I finally looked back through my blogs and realized I had a few comments on previous postings. Sorry about that. I guess I've just gotten used to not having any and stopped looking. I don't think I'm getting enough feedback as far as my recovery and that's when I start feeling a little low. Then I have a day like yesterday with all the rain and I think it affects my whole body especially with all this metal in it. And, Judy, I'll clarify my cleaning and laundry projects. I'm adhering to my restrictions which are no lifting more than 10 lbs. and raising my left arm over my head. That still lets me do some light cleaning such as dusting, decluttering and dishwasher stuff (didn't intend to do the 3 d's but there you have it). As far as the laundry, my husband and I have a pretty good system worked out. He'll take the hampers down, I'll load the washer, transfer to the dryer and even fold some stuff out of the dryer. He does any heavy lifting and if I'm too tired to make another trip down then he'll run the load through himself. This is at the least keeping me awake most of the day which is in itself quite a chore. I'm feeling stronger everyday and I'm sure it's because I'm doing more. Thanks for your concerns and keep those comments coming.

Monday, April 4, 2011

Overnight Success

There was some overnight success with Tylenol PM that I bought yesterday. I was surprised and concerned that it had 500mg of Tylenol plus the benadryl in each pill and the dose was 2! I just couldn't see myself taking 1000mg of pain medication with no pain so I just took one. Boy, am I glad I only took the one. I really felt groggy all night but it let me move more and get more rest and sleep. One of my goals is to stay in bed all night and not finish my sleep on the recliner. Hopefully I won't have to take these for too much longer now that I'm walking more and more active doing things during the day. We had a good trip to Wal-Mart yesterday and I drove one of the carts. They are very simple to use but my husband said I should have been driving faster. I was more concerned with people walking right out in front of me so I went slower. I especially liked backing up with the beeper!

Sunday, April 3, 2011

Little Walks of Mine

Progress has been slow it seems but when I do go out to appts, etc., everyone seems to comment on how well I'm doing. Of course, I usually find someone who is an expert in the field of cardiovascular surgery and insists on keeping me informed. I have to admit I hate that. I'm thrilled that these people have researched the surgery and are aware of what they are doing or a family member is going through, but I am less than interested in hearing about it. At this stage of my recovery all I'm focused on is my progress and how I feel. So when I started making a loop around the living room, hallway and kitchen and walking for 10 minutes, I was pretty proud of myself. In addition, I felt wonderful and full of energy. But then if I take a couple steps a little too quick, I'm down for the count, huffing and puffing. I suppose I should expect those setbacks and work toward the bigger goal which is stamina.
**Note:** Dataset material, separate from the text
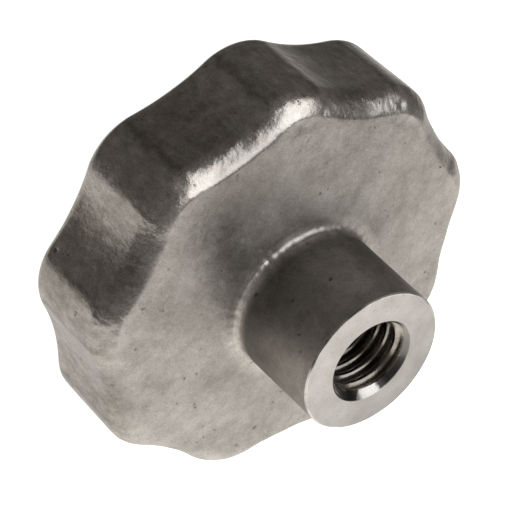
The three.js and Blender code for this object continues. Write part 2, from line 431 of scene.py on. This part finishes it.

I find myself more able to do things in the kitchen like cleaning up, emptying the dishwasher, etc. and I even made chicken and biscuits last night for supper. Of course, it was leftover chicken and the biscuits were already made but it was a project for me. This week will be 3 wks. since my surgery and traditionally that has been a milestone for me with other surgeries. Only 3 more wks. until I can get behind the wheel and drive!